Diantara Pilkada yang sudah melibatkan perempuan sebagai kandidat tersebut, 72,5 persen perempuan diantaranya ditempatkan pada posisi wakil dan hanya 27,5 persen yang menjadi kepala
daerah.
Kebijakan Afirmatif
Peneliti Perludem, Mahardika mengatakan, minimnya kandidat perempuan salah satunya karena adanya ketimpangan modal yang dimiliki laki-laki dan perempuan. Kandidat pria menurut dia memiliki modal yang lebih baik, baik itu berupa modal uang, modal sosial maupun modal politik.

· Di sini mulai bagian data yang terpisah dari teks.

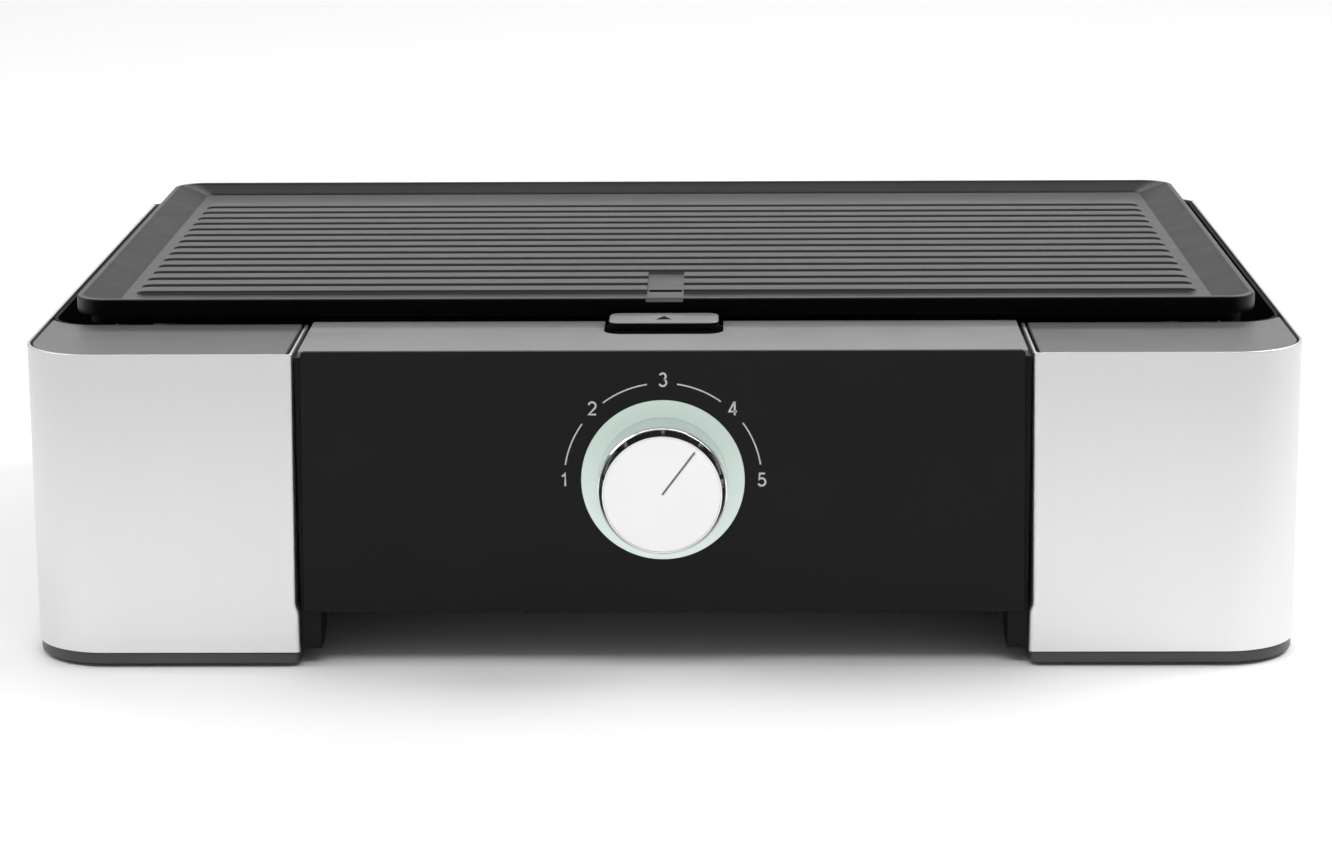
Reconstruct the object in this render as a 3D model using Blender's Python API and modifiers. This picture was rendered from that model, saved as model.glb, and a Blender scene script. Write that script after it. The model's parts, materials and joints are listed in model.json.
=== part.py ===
"""Electric griddle: a ribbed lift-off plate over a heated well, with one lit dial in front.

Metres, +Z up. +X is the user's right and -Y the front, where the dial is. The origin is on the
table, under the middle of the overall box. A depth is a distance back from the steel's front.
"""

import math

import bmesh
import bpy
from mathutils import Matrix, Vector

MM = 0.001
GAP = 0.3 * MM
TURN = 2 * math.pi

# The whole appliance
WIDTH = 500 * MM
DEPTH = 360 * MM
KNOB_REACH = 24 * MM
FRONT_Y = -(DEPTH - KNOB_REACH) / 2
FOOT_PROUD = 1.5 * MM
TRIM_TOP = 5.9 * MM
BODY_TOP = 125.7 * MM

# Steel shells and side blocks
STEEL = 1.2 * MM
SHELL_INNER = 143 * MM
SHELL_OUTER = WIDTH / 2
FRONT_CORNER = 30 * MM
BACK_CORNER = 6 * MM
FOLD_RADIUS = 1.6 * MM
FRONT_RETURN = 58 * MM
BACK_RETURN = 2.8 * MM
DECK_TOP = BODY_TOP - 0.5 * MM
DECK_THICK = 2.4 * MM
DECK_INNER = 145.6 * MM
LEG_INNER = 134.8 * MM
WALL_INNER = 140.1 * MM
WALL_OUTER = 142.5 * MM
LEG_TOP = 22.5 * MM
LEG_REACH = 25 * MM
LEG_CURVE = 15 * MM

# Centre body
FASCIA_HALF = 140.4 * MM
FASCIA_LOW = 22.2 * MM
FASCIA_TOP = 126.5 * MM
FASCIA_FRONT = 0.8 * MM
FASCIA_THICK = 2.6 * MM
CENTRE_HALF = 140.9 * MM
CENTRE_TOP = 126.1 * MM
REAR_PANEL_FRONT = 357 * MM
REAR_PANEL_BACK = 359.6 * MM
BELLY_LOW = 22.8 * MM
BELLY_TOP = 24.8 * MM
BELLY_HALF = 139.6 * MM
SCOOP_HALF = 23.6 * MM
SCOOP_FRONT = 35.9 * MM
SCOOP_FLOOR = 117 * MM

# Well
TUB_WALL = 1.4 * MM
TUB_HALF = 248.4 * MM
TUB_FRONT = 62.2 * MM
TUB_BACK = 356.7 * MM
TUB_TOP = 125 * MM
TUB_FLOOR = 103 * MM
TUB_UNDER = 101.3 * MM
TUB_FRONT_CORNER = 17.8 * MM
TUB_BACK_CORNER = 5 * MM
POCKET_HALF = 62 * MM
POCKET_BACK = 112 * MM
POCKET_FLOOR = 82 * MM
BOSS_X = 120 * MM
BOSS_DEPTHS = (80 * MM, 330 * MM)
BOSS_RADIUS = 4.5 * MM
STANDOFF_X = 180 * MM
STANDOFF_DEPTHS = (128 * MM, 338 * MM)

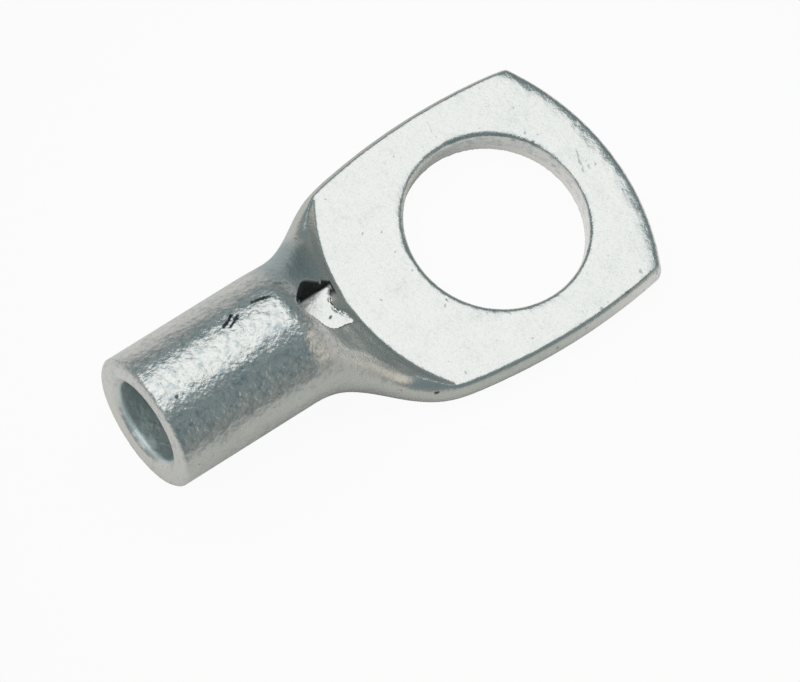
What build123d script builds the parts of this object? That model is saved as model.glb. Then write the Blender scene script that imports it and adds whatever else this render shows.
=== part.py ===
from build123d import *
from math import asin, cos, radians, sin, sqrt, tan
import os

# Tubular cable lug for a 10 mm2 conductor and an M10 stud, in millimetres.
# It is one length of tube: round where the conductor goes in, pressed flat where it is bolted down.
# Origin: centre of the stud hole on the underside. +Z is up, +X runs out to the tip of the palm.

# Tube
barrel_diameter = 8.0
wall = 1.5
barrel_lift = 1.0               # underside of the barrel over the underside of the palm
mouth_reach = 24.9              # stud hole centre to the mouth of the barrel
mouth_funnel = 0.35             # lead-in for the strands
mouth_break = 0.2               # the sawn end is deburred

# Palm
palm_thickness = 1.9
palm_width = 16.0
side_arc_radius = 39.0          # the long sides bow out, widest beside the stud hole
tip_reach = 8.1                 # stud hole centre to the middle of the tip
tip_arc_radius = 14.8
tip_corner_rounding = 0.6
palm_edge_rounding = 0.25
stud_hole_diameter = 10.5
hole_rim_rounding = 0.25        # the punch draws the upper rim in
hole_rim_break = 0.1            # the lower rim is only deburred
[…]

Untuk mengurangi ketimpangan tersebut, menurut dia perlu adanya kebijakan afirmatif untuk mendorong kandidat perempuan dalam eksekutif.
"Ini PR (pekerjaan rumah) untuk pilkada tahun depan, agar peserta perempuan lebih banyak. Harus ada penyesuaian persyaratan, agar peserta perempuan bertambah," sebut Mahardika.
Mahardika mengatakan, Undang-Undang nomor 8 tahun 2015 tentang pilkada serentak, sama sekali tidak ada kebijakan afirmatif untuk mendorong kaum perempuan seperti layaknya dalam pemilu legislatif.
Ia mengusulkan, salah satu kebijakan afirmatif yang ditempuh adalah menurunkan angka dukungan bagi kandidat perempuan dari jalur independen. Bila jumlah dukungan suara untuk kandidat jalur independen sebesar tujuh persen, maka bagi kandidat perempuan diberikan kelonggaran, lebih rendah dari tujuh persen.
Direktur Eksekutif Perkumpulan untuk Pemilu dan Demokrasi (Perludem) Titi Anggraini sepakat perlunya kebijakan afirmatif untuk mendorong kandidat perempuan.
Menurut dia, kebijakan afirmatif juga dapat dilakukan oleh partai-partai politik. Partai politik, dapat mengakomodasi dan memfasilitasi agar jumlah kandidat perempuan dalam pilkada meningkat,.
Selain itu, peningkatan kandidat perempuan dalam pilkada juga dapat didorong melalui kepercayaan masyarakat terhadap para kepala daerah perempuan.
"Ini menjadi PR kita dalam pilkada serentak ke depan," katanya.
Ia mengatakan, minimnya perempuan menjadi kandidat dalam pilkada membuat kesempatan kaum perempuan menjadi kepala daerah juga terbatas. Padahal peran serta perempuan sebagai pengambil kebijakan diperlukan untuk mendorong pembangunan berperspektif gender.
"Meski tidak menjamin hal itu ya, tetapi paling tidak dia dapat membuat kebijakan dengan perspektif gender," katanya.